WHAT NEEDS TO BE DONE: Below are some records; return each one exactly.

ENTRIES:
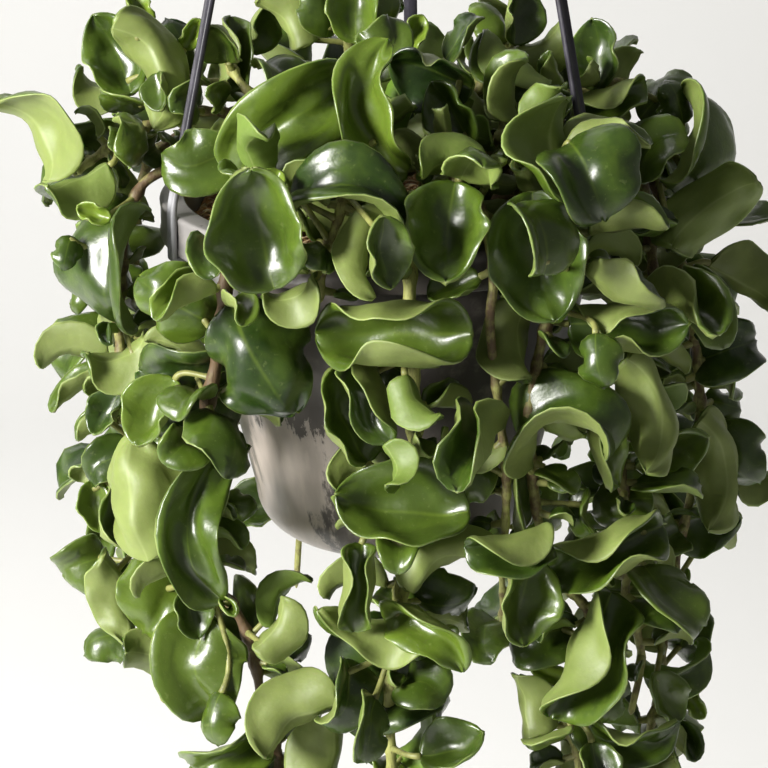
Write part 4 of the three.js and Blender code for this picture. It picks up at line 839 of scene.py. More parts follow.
# Meshes. Every surface is a grid of points, rows by columns, whose faces look to the side that a
# row's direction crossed with a column's direction gives.
class Piece:
    """Gathers surfaces with their materials' numbers and point attributes into one mesh."""

    def __init__(self):
        self.points, self.quads, self.triangles, self.looks, self.fields = [], [], [], [], []
        self.count = 0

    def add(self, points, quads, triangles=(), look=0, **fields):
        """Adds a surface with the number of its material and its values for point attributes."""
        triangles = np.reshape(triangles, (-1, 3)).astype(int)
        self.points.append(points)
        self.quads.append(quads + self.count)
        self.triangles.append(triangles + self.count)
        self.looks.append((look, len(quads), len(triangles)))
        self.fields.append((len(points), fields))
        self.count += len(points)

    def finish(self, name, materials, slot, replaces):
        """Makes the object: points in metres in the frame, smooth faces, one attribute a field, and the
        CAD node that it replaces."""
        mesh = bpy.data.meshes.new(name)
        points = (np.concatenate(self.points) - [0, 0, HANG_HEIGHT]) * MM
        quads, triangles = np.concatenate(self.quads), np.concatenate(self.triangles)
        corners = np.concatenate([quads.ravel(), triangles.ravel()])
        starts = np.concatenate([np.arange(len(quads)) * 4,
            len(quads) * 4 + np.arange(len(triangles)) * 3])
        look, quad_counts, triangle_counts = np.array(self.looks).T
        looks = np.concatenate([np.repeat(look, quad_counts), np.repeat(look, triangle_counts)])
        mesh.vertices.add(len(points))
        mesh.vertices.foreach_set("co", points.astype(np.float32).ravel())
        mesh.loops.add(len(corners))
        mesh.loops.foreach_set("vertex_index", corners.astype(np.int32))
        mesh.polygons.add(len(starts))
        mesh.polygons.foreach_set("loop_start", starts.astype(np.int32))
        mesh.polygons.foreach_set("material_index", looks.astype(np.int32))
        mesh.polygons.foreach_set("use_smooth", np.ones(len(starts), bool))
        for field in sorted({key for _, fields in self.fields for key in fields}):
            values = np.concatenate([np.broadcast_to(fields.get(field, (0.0, 0.0, 0.0)), (n, 3))
                for n, fields in self.fields])
            layer = mesh.attributes.new(field, "FLOAT_VECTOR", "POINT")
            layer.data.foreach_set("vector", values.astype(np.float32).ravel())
        mesh.update(calc_edges=True)
        mesh.validate()
        for material in materials:
            mesh.materials.append(material)
        piece = bpy.data.objects.new(name, mesh)
        bpy.context.scene.collection.objects.link(piece)
        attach(piece, "root")
        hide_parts(replaces)


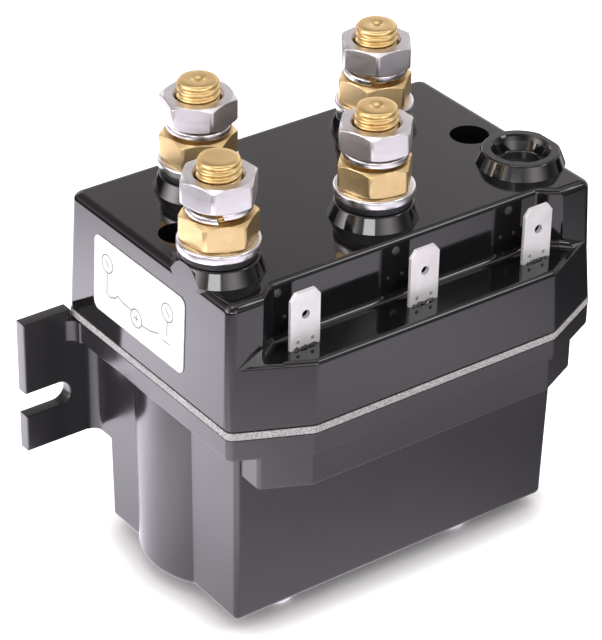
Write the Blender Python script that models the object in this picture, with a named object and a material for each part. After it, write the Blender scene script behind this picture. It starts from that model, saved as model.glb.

EXERCISE ANSWER:
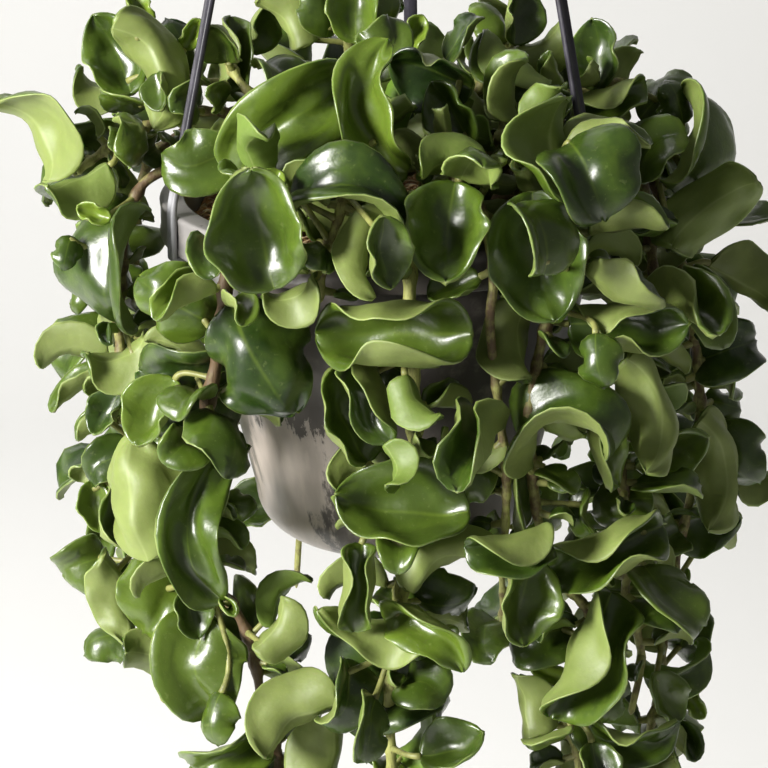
Write part 4 of the three.js and Blender code for this picture. It picks up at line 839 of scene.py. More parts follow.
# Meshes. Every surface is a grid of points, rows by columns, whose faces look to the side that a
# row's direction crossed with a column's direction gives.
class Piece:
    """Gathers surfaces with their materials' numbers and point attributes into one mesh."""

    def __init__(self):
        self.points, self.quads, self.triangles, self.looks, self.fields = [], [], [], [], []
        self.count = 0

    def add(self, points, quads, triangles=(), look=0, **fields):
        """Adds a surface with the number of its material and its values for point attributes."""
        triangles = np.reshape(triangles, (-1, 3)).astype(int)
        self.points.append(points)
        self.quads.append(quads + self.count)
        self.triangles.append(triangles + self.count)
        self.looks.append((look, len(quads), len(triangles)))
        self.fields.append((len(points), fields))
        self.count += len(points)

    def finish(self, name, materials, slot, replaces):
        """Makes the object: points in metres in the frame, smooth faces, one attribute a field, and the
        CAD node that it replaces."""
        mesh = bpy.data.meshes.new(name)
        points = (np.concatenate(self.points) - [0, 0, HANG_HEIGHT]) * MM
        quads, triangles = np.concatenate(self.quads), np.concatenate(self.triangles)
        corners = np.concatenate([quads.ravel(), triangles.ravel()])
        starts = np.concatenate([np.arange(len(quads)) * 4,
            len(quads) * 4 + np.arange(len(triangles)) * 3])
        look, quad_counts, triangle_counts = np.array(self.looks).T
        looks = np.concatenate([np.repeat(look, quad_counts), np.repeat(look, triangle_counts)])
        mesh.vertices.add(len(points))
        mesh.vertices.foreach_set("co", points.astype(np.float32).ravel())
        mesh.loops.add(len(corners))
        mesh.loops.foreach_set("vertex_index", corners.astype(np.int32))
        mesh.polygons.add(len(starts))
        mesh.polygons.foreach_set("loop_start", starts.astype(np.int32))
        mesh.polygons.foreach_set("material_index", looks.astype(np.int32))
        mesh.polygons.foreach_set("use_smooth", np.ones(len(starts), bool))
        for field in sorted({key for _, fields in self.fields for key in fields}):
            values = np.concatenate([np.broadcast_to(fields.get(field, (0.0, 0.0, 0.0)), (n, 3))
                for n, fields in self.fields])
            layer = mesh.attributes.new(field, "FLOAT_VECTOR", "POINT")
            layer.data.foreach_set("vector", values.astype(np.float32).ravel())
        mesh.update(calc_edges=True)
        mesh.validate()
        for material in materials:
            mesh.materials.append(material)
        piece = bpy.data.objects.new(name, mesh)
        bpy.context.scene.collection.objects.link(piece)
        attach(piece, "root")
        hide_parts(replaces)


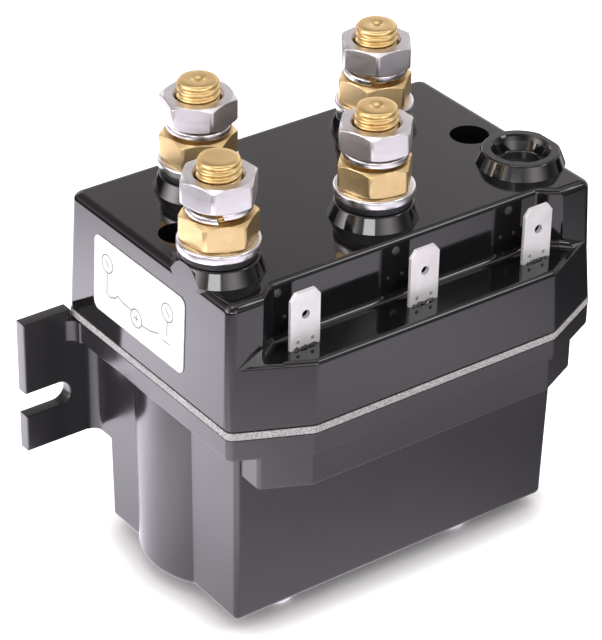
Write the Blender Python script that models the object in this picture, with a named object and a material for each part. After it, write the Blender scene script behind this picture. It starts from that model, saved as model.glb.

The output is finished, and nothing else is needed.